Papers are full of articles and commentary on the current economic crisis, and the Conservative's response, or lack of it. This article, by Lawrence Martin in the Globe and Mail (Nov 27/08) offers a comparison to the Dirty Thirties in Canada, and how the depression was followed by two decades of non-Conservative rule. Here's an excerpt:
In Peru on the weekend, the Prime Minister spoke of having studied the history of the Great Depression. If so, it was time very well spent. Stephen Harper knows the dangers, the havoc, for one thing, that the Dirty Thirties wreaked on his conservative flock. It almost killed them.
On this continent, they spent two decades in the wilderness.
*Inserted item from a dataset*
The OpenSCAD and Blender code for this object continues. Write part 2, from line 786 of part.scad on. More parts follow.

In Canada, the Liberals, under Mackenzie King and later Louis St. Laurent, governed from 1935 to 1957. In the United States, the Democrats held power from 1932 to 1952, when Dwight Eisenhower arrived in the Oval Office with his golf clubs.
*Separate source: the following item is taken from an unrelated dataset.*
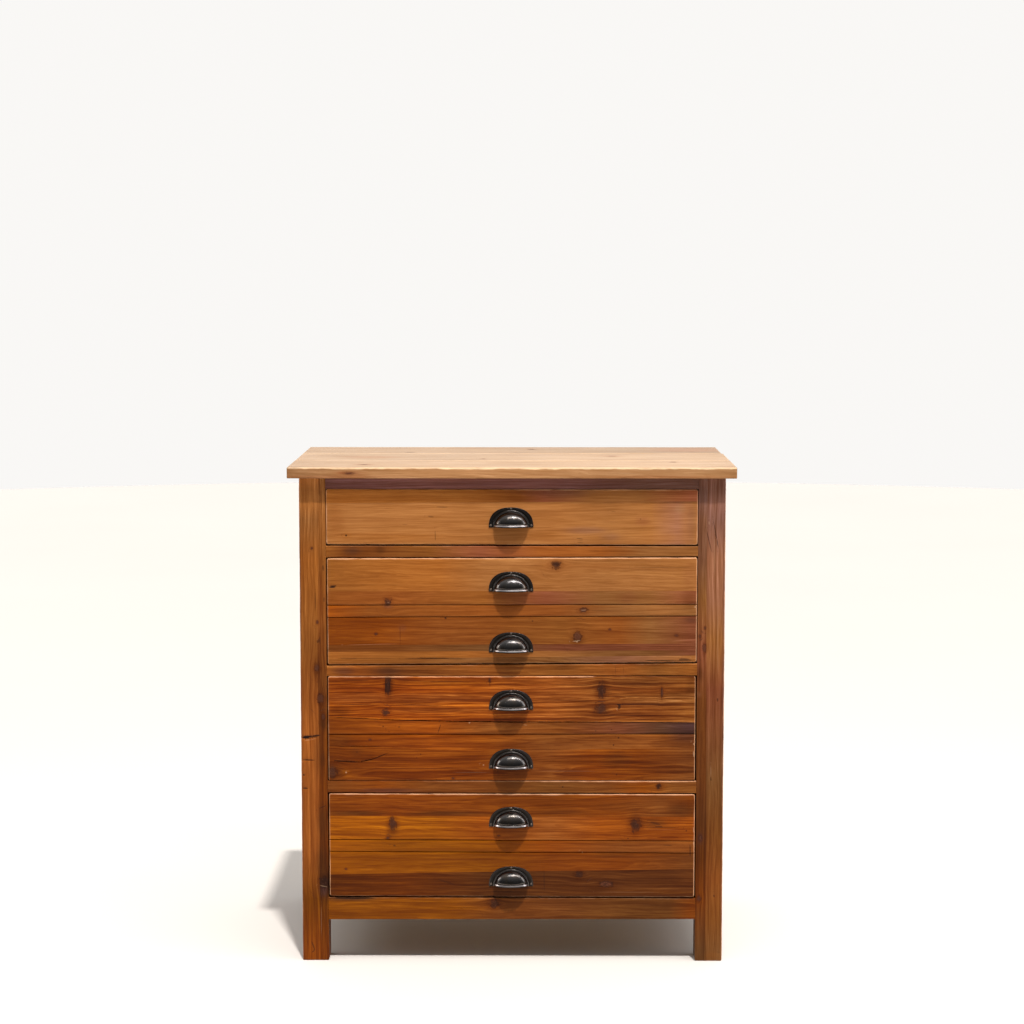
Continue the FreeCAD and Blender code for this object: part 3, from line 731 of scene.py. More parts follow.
        # knots
        ks = N.sep(kv)
        plan = N.comb(ks[0], ks[1], 0.0)
        jit = N.noise(N.vm("ADD", N.vm("MULTIPLY", kv, (1.3, 1.3, 0.0)), N.comb(0.0, 0.0, ks[2])), 1.0, 3.0, 0.65)
        rho = N.m("ADD", N.vm("LENGTH", plan), N.m("MULTIPLY", N.m("SUBTRACT", jit, 0.5), 1.5))
        core = N.m("SUBTRACT", 1.0, N.rng(rho, 0.42, 1.18))
        kblot = N.noise(N.vm("ADD", N.vm("MULTIPLY", kv, (2.2, 2.2, 0.0)), N.comb(0.0, 0.0, ks[2])), 1.0, 3.0, 0.6)
        bark = N.m("MULTIPLY", N.m("MULTIPLY", N.rng(rho, 0.55, 0.90), N.m("SUBTRACT", 1.0, N.rng(rho, 0.92, 1.30))), N.rng(kblot, 0.44, 0.60))
        halo = N.m("SUBTRACT", 1.0, N.rng(rho, 0.80, 2.3))
        kr = N.m("FRACT", N.m("MULTIPLY", rho, 2.1))
        kcol = N.mix(N.m("FRACT", ks[2]), c4(lin(124, 70, 46) / LIGHT), c4(lin(40, 19, 11) / LIGHT))
        kcol = N.mix(N.m("MULTIPLY", N.rng(kr, 0.1, 0.95), 0.30), kcol, c4(lin(50, 24, 15) / LIGHT))
        kcol = N.mix(N.m("MULTIPLY", N.rng(kblot, 0.50, 0.72), 0.35), kcol, c4(lin(112, 74, 56) / LIGHT))
        col = N.mix(N.m("MULTIPLY", halo, 0.50), col, N.mix(1.0, col, c4((0.62, 0.47, 0.42)), "MULTIPLY"))
        col = N.mix(N.m("MULTIPLY", core, 0.92), col, kcol)
        col = N.mix(N.m("MULTIPLY", bark, 0.60), col, c4(lin(40, 21, 14) / LIGHT))
        # marks: sign of the third value says dark or pale
        md = N.vm("LENGTH", N.comb(mk[0], mk[1], 0.0))
        mn = N.noise(N.vm("MULTIPLY", G, (0.35, 0.9, 0.9)), 1.0, 2.0, 0.6)
        md = N.m("ADD", md, N.m("MULTIPLY", N.m("SUBTRACT", mn, 0.5), 0.7))
        on = N.m("SUBTRACT", 1.0, N.rng(md, 0.70, 1.12))
        dk = N.m("MULTIPLY", on, N.m("MAXIMUM", mk[2], 0.0))
        pl = N.m("MULTIPLY", on, N.m("MAXIMUM", N.m("MULTIPLY", mk[2], -1.0), 0.0))
        col = N.mix(N.m("MINIMUM", dk, 1.0), col, c4(lin(42, 24, 17) / LIGHT))
        col = N.mix(N.m("MINIMUM", pl, 1.0), col, c4(lin(214, 170, 130) / LIGHT))
        # worn arrises and painted arris highlights: a brighter copy of the tone mixed with a pale colour
        wn = N.noise(N.vm("MULTIPLY", G, (0.10, 0.5, 0.5)), 1.0, 3.0, 0.6)
        wear_and_highlight_mix = N.m("MULTIPLY", N.rng(N.m("ADD", wear_and_highlight, N.m("MULTIPLY", N.m("SUBTRACT", wn, 0.5), 0.5)), 0.10, 1.05), 0.94)
        col = N.mix(wear_and_highlight_mix, col, N.mix(0.72, N.mix(1.0, T, c4((1.5, 1.5, 1.5)), "MULTIPLY"), c4(wear_and_highlight_col)))
        height = N.m("SUBTRACT", height, N.m("MULTIPLY", N.m("MAXIMUM", dk, bark), 0.9))
        rough = N.m("ADD", rough, N.m("MULTIPLY", N.m("MAXIMUM", dk, core), 0.12))
    N.bump(height, bump_d, 0.75)
    N.bsdf.inputs["Specular IOR Level"].default_value = spec
    N.bsdf.inputs["Coat Weight"].default_value = coat
    N.bsdf.inputs["Coat Roughness"].default_value = 0.22
    return N.fin(Base_Color=col, Roughness=N.m("MINIMUM", rough, 0.95))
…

With the Depression, the primordial economic pillars of conservatism crumbled, giving birth also to the CCF, later the New Democratic Party. Today there isn't such a blanket invalidation of the precepts. But the shift to the Keynesian approach is proceeding with vigour. Its embracers include a reluctant Mr. Harper, who, in making an abrupt and somewhat embarrassing turnabout on the question of deficits, is at least demonstrating a flexibility that some of his political forebears did not.
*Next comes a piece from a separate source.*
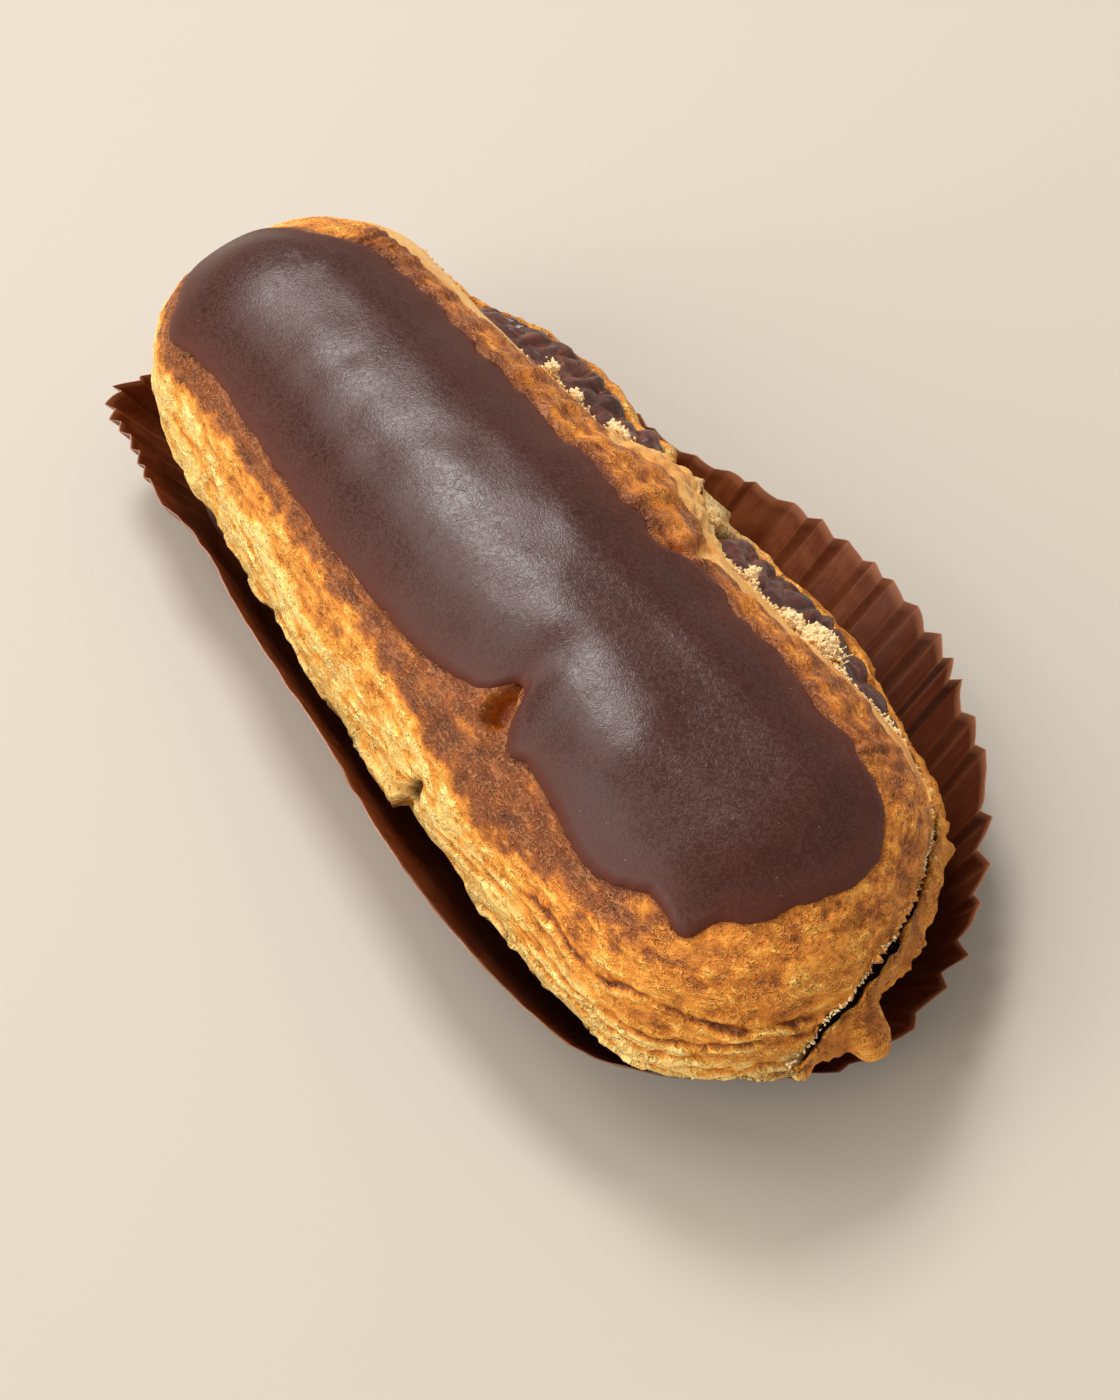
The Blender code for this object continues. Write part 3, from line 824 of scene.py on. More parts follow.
def grain_of(station, across):
    """Coordinates for a grain: two that go round a ring with the station, and one across it."""
    angle = 2 * math.pi * station / STATIONS
    ring = GRAIN_RADIUS * np.cos(angle), GRAIN_RADIUS * np.sin(angle)
    return np.stack(np.broadcast_arrays(*ring, across), axis=-1)


class Place:
    """Where the shell's points lie: their spot, station, reach, height, part and the zones they're in."""

    def __init__(self, spot, s, reach, height, part):
        self.spot, self.s, self.reach, self.height, self.part = spot, s, reach, height, part
        self.grain = grain_of(s, reach - height)
        self.along = self.grain * np.array([0.3, 0.3, 1.0])
        self.open = smooth(0.02, 0.25, slice_share(s))
        self.out = reach - through(GLAZE_OUTLINE, s)
        self.inside = window(part, 1.06, 1.2, 1.76, 1.84) * self.open
        self.walled = window(part, 1.0, 1.04, 1.97, 2.0) * self.open
        right = between(s, 1.7, 6.6, 0.3)
        self.from_band = reach - through(BAND_OUTLINE, s) - 0.6 + 0.35 * self.noise(1.6, 9)
        self.strip = right * smooth(-0.15, 0.35, self.from_band) * (part < 1.1)
        self.band = right * (1 - smooth(-0.1, 0.2, self.from_band)) * smooth(-0.6, 0.3, self.out)
        self.low = smooth(2.0, 9.0, height)

    def noise(self, size, seed):
        return noise(self.spot, size, seed)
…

Here's another one from the Globe (Nov 29/08), by Jeffrey Simpson, that describes Harper as "economist with a tin heart, politician with a tin ear". He says, in part:
Prime Minister Stephen Harper called an election to secure a majority, and failed to get one.
This week, he created a completely unnecessary crisis that now threatens his government's very survival. And they call Mr. Harper a great strategist and superior tactician?
Thursday's economic statement was an economic lame duck and a political boner. It revealed, among other things, the kind of Conservative Party that all but its core supporters suspected would eventually be outed: a group of ideologues, led by a Prime Minister who discarded his campaign sweater to reveal an economist with a tin heart and a politician who looks everywhere for political advantage.
Instead of trying to grow Conservative support, he appealed only to his party's core. Instead of acting in a statesmanlike fashion at a time of crisis, he opted to play politics, proposing to cancel public subsidies for parties, a move that would disproportionately benefit his.
Instead of reaching out, as leader of a minority government and as president-elect Barack Obama is doing by talking to moderate Republicans, he smacked his opponents in the chops. Instead of heeding the advice of economists everywhere that the economy needs stimulus, he got his Minister of Finance to present a budget that offered cutbacks and tiny surpluses that absolutely no one believes will be realized.
Lightening up a bit, Tabatha Southey of the Globe (Nov 29/08) discusses an upcoming book, Bailout Nation. The book puts the bailout dollars in a different perspective:
Louisiana Purchase: $217-billion (all costs in current U.S. dollars, adjusted for inflation)
New Deal: $500-billion (estimated)
Marshall Plan: $115.3-billion
Korean War: $454-billion
Race to the moon: $237-billion
Vietnam War: $698-billion
National Aeronautics and Space Administration: $416.7-billion
Savings-and-loan crisis: $256-billion
Invasion of Iraq: $597-billion, to date
The combined total cost is $3.92-trillion.
The cost of the bailout is set at around $7-trillion.
She proposes an interesting scenario - they borrow it, say from China, save the economy, and quickly pay it back.